Contacted yesterday even-ing, Environment Ministry spokesman Eang Sophalleth said that while he could not comment directly on the Vietnamese customs data without having the opportunity to verify it, the government’s official position is that all large-scale logging in Cambodia has finished.

“As far as we’re concerned, all the major logging has been ended with operations that have been carried out in the last couple of months by the anti-logging taskforce,” Sophalleth said.

Eng Hy, spokesman for the anti-logging taskforce established earlier this year with a mandate directly from Prime Minister Hun Sen to stamp out illegal logging, also declined to comment on the data yesterday.

The data cover January to September of this year.
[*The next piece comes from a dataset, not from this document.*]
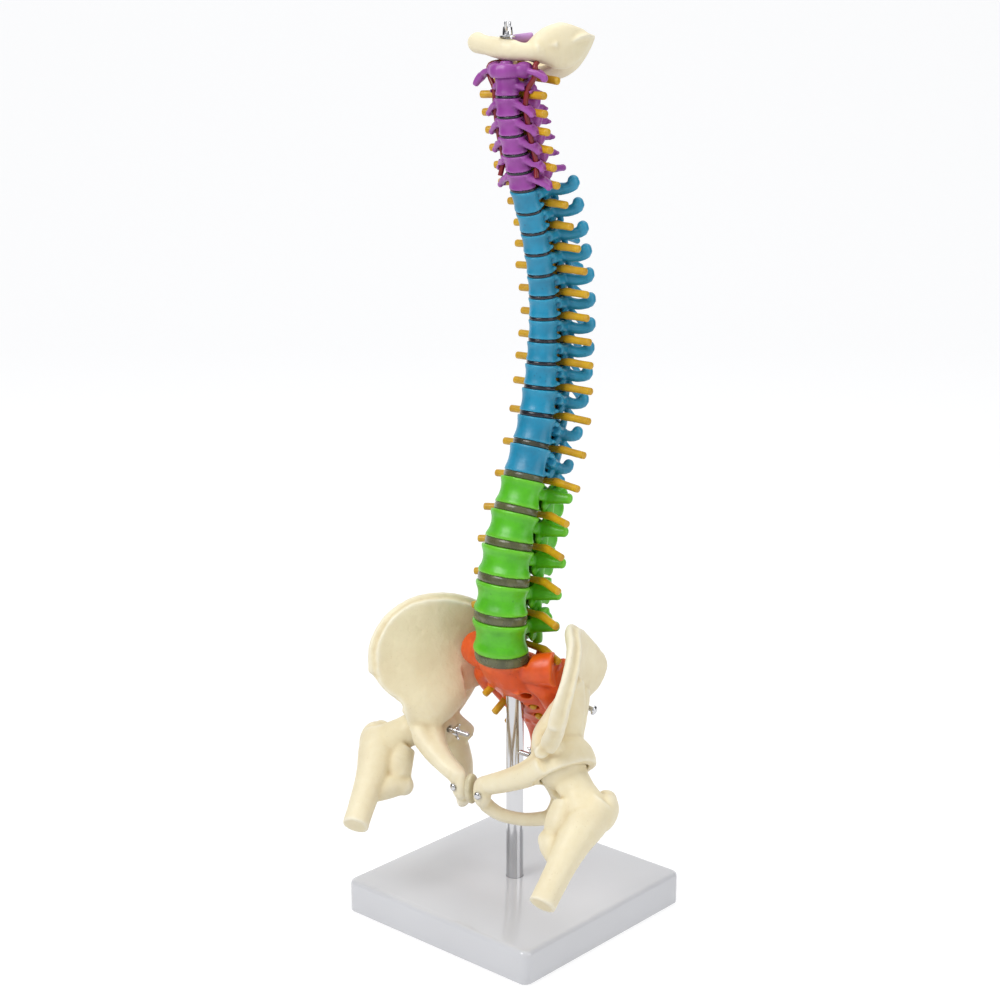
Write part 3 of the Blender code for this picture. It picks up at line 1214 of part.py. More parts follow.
clear_scene()
MATERIALS = {name: make_material(name) for name in COLOURS}
make_stand()
CORE_BORE, NERVE_SPACE, STUD_SPACE = make_column()
make_head_end(STUD_SPACE)
make_pelvis(CORE_BORE, NERVE_SPACE)
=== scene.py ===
"""Looks of the half-size spine model: fine castings, finishes, stand, camera and studio.

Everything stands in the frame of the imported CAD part: Z is up, the model faces -Y, its own
left side is +X and the origin is the middle of the base's underside. Sizes are written in
millimetres, and each finished mesh is written in metres.
"""

import logging
import math
from collections.abc import Iterable, Sequence
from dataclasses import dataclass
from enum import Enum
from typing import Any

import bmesh
import bpy
import numpy as np
from mathutils import Matrix, Vector, noise

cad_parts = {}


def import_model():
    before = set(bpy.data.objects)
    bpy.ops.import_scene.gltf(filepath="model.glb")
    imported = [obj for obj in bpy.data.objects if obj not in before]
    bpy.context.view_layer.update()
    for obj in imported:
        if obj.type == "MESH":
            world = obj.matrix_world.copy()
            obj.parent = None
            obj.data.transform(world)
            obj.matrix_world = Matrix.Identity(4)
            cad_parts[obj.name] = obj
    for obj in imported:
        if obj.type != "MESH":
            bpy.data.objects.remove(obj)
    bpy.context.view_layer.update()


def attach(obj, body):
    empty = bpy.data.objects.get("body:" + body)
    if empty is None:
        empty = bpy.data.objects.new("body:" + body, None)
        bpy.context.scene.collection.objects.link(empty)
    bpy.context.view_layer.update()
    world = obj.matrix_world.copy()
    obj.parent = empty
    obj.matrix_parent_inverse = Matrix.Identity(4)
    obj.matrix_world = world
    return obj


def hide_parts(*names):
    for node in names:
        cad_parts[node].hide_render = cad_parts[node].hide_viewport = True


LOG = logging.getLogger("spine_model")
MM = 0.001
GAP = 0.3
RIPPLE_SCALE = 230.0
HOLLOW_ROUNDS = 14
HOLLOW_DEPTH = 1.1
HIP_BOLT_RADIUS = 1.3
FINE = 0.45
BROAD = 0.6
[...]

In that period, Vietnamese customs authorities registered 115,694 cubic metres of sawn wood valued at $105.9 million as having entered from Cambodia along with 59,128 cubic metres of logs, valued at $15.5 million.

Hardtke, the conservationist, noted that the export of logs from Cambodia is illegal, having been banned in mid-January.

“If we are looking at logs from natural forests, it is either done with the collusion of authorities in Cambodia, or the [Vietnamese] side is including smuggled timber into their databases,” Hardtke wrote.

EIA’s Newman said that Vietnam’s acceptance of Cambodian logs despite Phnom Penh’s outlawing their export meant Hanoi bore some responsibility for Cambodian logging: “It should respect the laws and regulations of neighbouring countries.”

Both he and Goldman Prize-winner Leng cautioned that the EU, too, risked becoming complicit in Cambodia’s timber trade if it was not careful.

“Vietnam is currently discussing a timber trade agreement with the EU,” Newman wrote. “EIA is pushing to ensure that under this agreement, Vietnam had to exclude illegal timber from its market.

“EU [has] to make sure to stop importing all kinds of timber products from Vietnam too,” Leng wrote. “If not, [the] EU [is] also [involved in] and responsible [for] deforestation in Cambodia.”

Imports spiked in April and May, totalling $27 million, almost a quarter of the nine months’ imports. Hardtke noted that this coincided with the peak of the anti-logging taskforce’s crackdown, which kicked off in mid-January.

“[It] could be timber confiscated during the crackdown in Eastern Cambodia already being moved across the border,” Hardtke wrote.